→ **Supplied information**

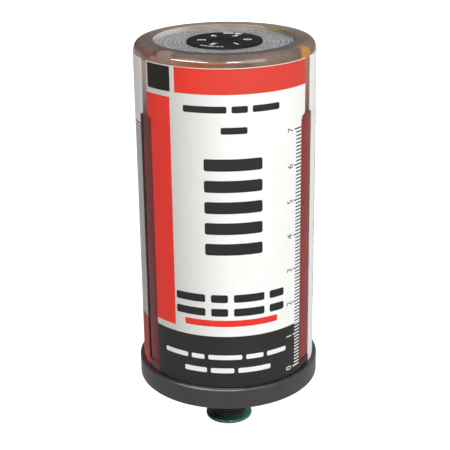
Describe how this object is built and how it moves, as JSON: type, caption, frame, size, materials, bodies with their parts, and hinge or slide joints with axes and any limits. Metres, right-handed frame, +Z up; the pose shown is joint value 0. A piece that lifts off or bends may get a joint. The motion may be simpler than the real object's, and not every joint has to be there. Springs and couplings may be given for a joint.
{
  "type": "automatic lubricator",
  "caption": "Clear cylindrical automatic grease lubricator with a driven piston, a recessed selector dial and a threaded outlet closed by a transit plug.",
  "frame": {"origin": "centre of the outlet's shoulder, where the hexagon under the base cap meets the threaded nipple", "axes": "+Z up the canister's axis towards the dial, -Y towards the front panel of the label, +X to the right seen from the front"},
  "size_m": [0.0524, 0.0524, 0.1157],
  "materials": {
    "clear_plastic": "clear moulded plastic, faintly amber",
    "label_film": "printed film, white ground with red and black fields",
    "black_plastic": "moulded black plastic, soft sheen",
    "seal_rubber": "smooth black rubber",
    "green_plastic": "dark green moulded plastic",
    "piston_plastic": "moulded grey brown plastic",
    "red_grease": "dark red grease, wet gloss",
    "bellows_film": "thin laminated film",
    "housing_plastic": "moulded brownish grey plastic",
    "cell_steel": "nickel-plated can",
    "contact_brass": "bare spring strip",
    "board_laminate": "green laminate",
    "screw_steel": "zinc-plated",
    "silver_plate": "silver printed disc"
  },
  "bodies": {
    "shell": {"canister": "clear_plastic", "label_front": "label_film", "label_left": "label_film", "label_right": "label_film", "base_cap": "black_plastic", "base_seal": "seal_rubber", "grease_charge": "red_grease", "gas_bellows": "bellows_film", "bellows_clamp_ring": "piston_plastic", "drive_floor": "housing_plastic", "drive_housing": "housing_plastic", "drive_seal": "seal_rubber", "gas_cell": "cell_steel", "gas_cell_seal": "seal_rubber", "battery_left": "cell_steel", "battery_right": "cell_steel", "contact_bridge": "contact_brass", "contact_springs": "contact_brass", "circuit_board": "board_laminate", "control_chip": "black_plastic", "rotary_switch": "black_plastic", "board_screws": "screw_steel", "top_plate": "silver_plate", "dial_bezel": "black_plastic"},
    "piston": {"piston": "piston_plastic", "piston_seal_lower": "seal_rubber", "piston_seal_upper": "seal_rubber"},
    "selector": {"selector_knob": "black_plastic"},
    "plug": {"outlet_plug": "green_plastic"}
  },
  "joints": [
    {"name": "piston_slide", "type": "slide", "parent": "shell", "child": "piston", "axis": [0, 0, -1], "range_m": [0, 0.07], "deforming": ["gas_bellows", "grease_charge"]},
    {"name": "selector_turn", "type": "hinge", "parent": "shell", "child": "selector", "pos_m": [0, 0, 0.1014], "axis": [0, 0, -1], "range_deg": [0, 300]},
    {"name": "plug_pull", "type": "slide", "parent": "shell", "child": "plug", "axis": [0, 0, -1], "range_m": [0, 0.03]}
  ]
}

→ **Aim**
Reproduce the data shown above exactly.

→ **Complete output**
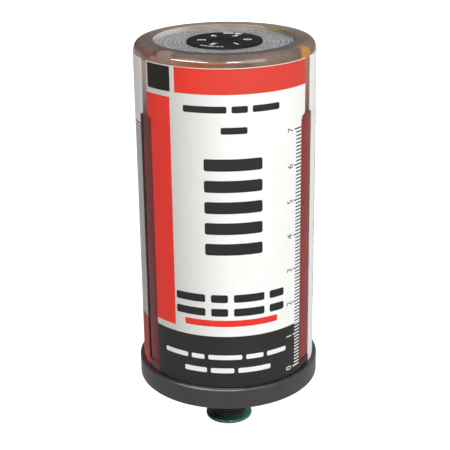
Describe how this object is built and how it moves, as JSON: type, caption, frame, size, materials, bodies with their parts, and hinge or slide joints with axes and any limits. Metres, right-handed frame, +Z up; the pose shown is joint value 0. A piece that lifts off or bends may get a joint. The motion may be simpler than the real object's, and not every joint has to be there. Springs and couplings may be given for a joint.
{
  "type": "automatic lubricator",
  "caption": "Clear cylindrical automatic grease lubricator with a driven piston, a recessed selector dial and a threaded outlet closed by a transit plug.",
  "frame": {"origin": "centre of the outlet's shoulder, where the hexagon under the base cap meets the threaded nipple", "axes": "+Z up the canister's axis towards the dial, -Y towards the front panel of the label, +X to the right seen from the front"},
  "size_m": [0.0524, 0.0524, 0.1157],
  "materials": {
    "clear_plastic": "clear moulded plastic, faintly amber",
    "label_film": "printed film, white ground with red and black fields",
    "black_plastic": "moulded black plastic, soft sheen",
    "seal_rubber": "smooth black rubber",
    "green_plastic": "dark green moulded plastic",
    "piston_plastic": "moulded grey brown plastic",
    "red_grease": "dark red grease, wet gloss",
    "bellows_film": "thin laminated film",
    "housing_plastic": "moulded brownish grey plastic",
    "cell_steel": "nickel-plated can",
    "contact_brass": "bare spring strip",
    "board_laminate": "green laminate",
    "screw_steel": "zinc-plated",
    "silver_plate": "silver printed disc"
  },
  "bodies": {
    "shell": {"canister": "clear_plastic", "label_front": "label_film", "label_left": "label_film", "label_right": "label_film", "base_cap": "black_plastic", "base_seal": "seal_rubber", "grease_charge": "red_grease", "gas_bellows": "bellows_film", "bellows_clamp_ring": "piston_plastic", "drive_floor": "housing_plastic", "drive_housing": "housing_plastic", "drive_seal": "seal_rubber", "gas_cell": "cell_steel", "gas_cell_seal": "seal_rubber", "battery_left": "cell_steel", "battery_right": "cell_steel", "contact_bridge": "contact_brass", "contact_springs": "contact_brass", "circuit_board": "board_laminate", "control_chip": "black_plastic", "rotary_switch": "black_plastic", "board_screws": "screw_steel", "top_plate": "silver_plate", "dial_bezel": "black_plastic"},
    "piston": {"piston": "piston_plastic", "piston_seal_lower": "seal_rubber", "piston_seal_upper": "seal_rubber"},
    "selector": {"selector_knob": "black_plastic"},
    "plug": {"outlet_plug": "green_plastic"}
  },
  "joints": [
    {"name": "piston_slide", "type": "slide", "parent": "shell", "child": "piston", "axis": [0, 0, -1], "range_m": [0, 0.07], "deforming": ["gas_bellows", "grease_charge"]},
    {"name": "selector_turn", "type": "hinge", "parent": "shell", "child": "selector", "pos_m": [0, 0, 0.1014], "axis": [0, 0, -1], "range_deg": [0, 300]},
    {"name": "plug_pull", "type": "slide", "parent": "shell", "child": "plug", "axis": [0, 0, -1], "range_m": [0, 0.03]}
  ]
}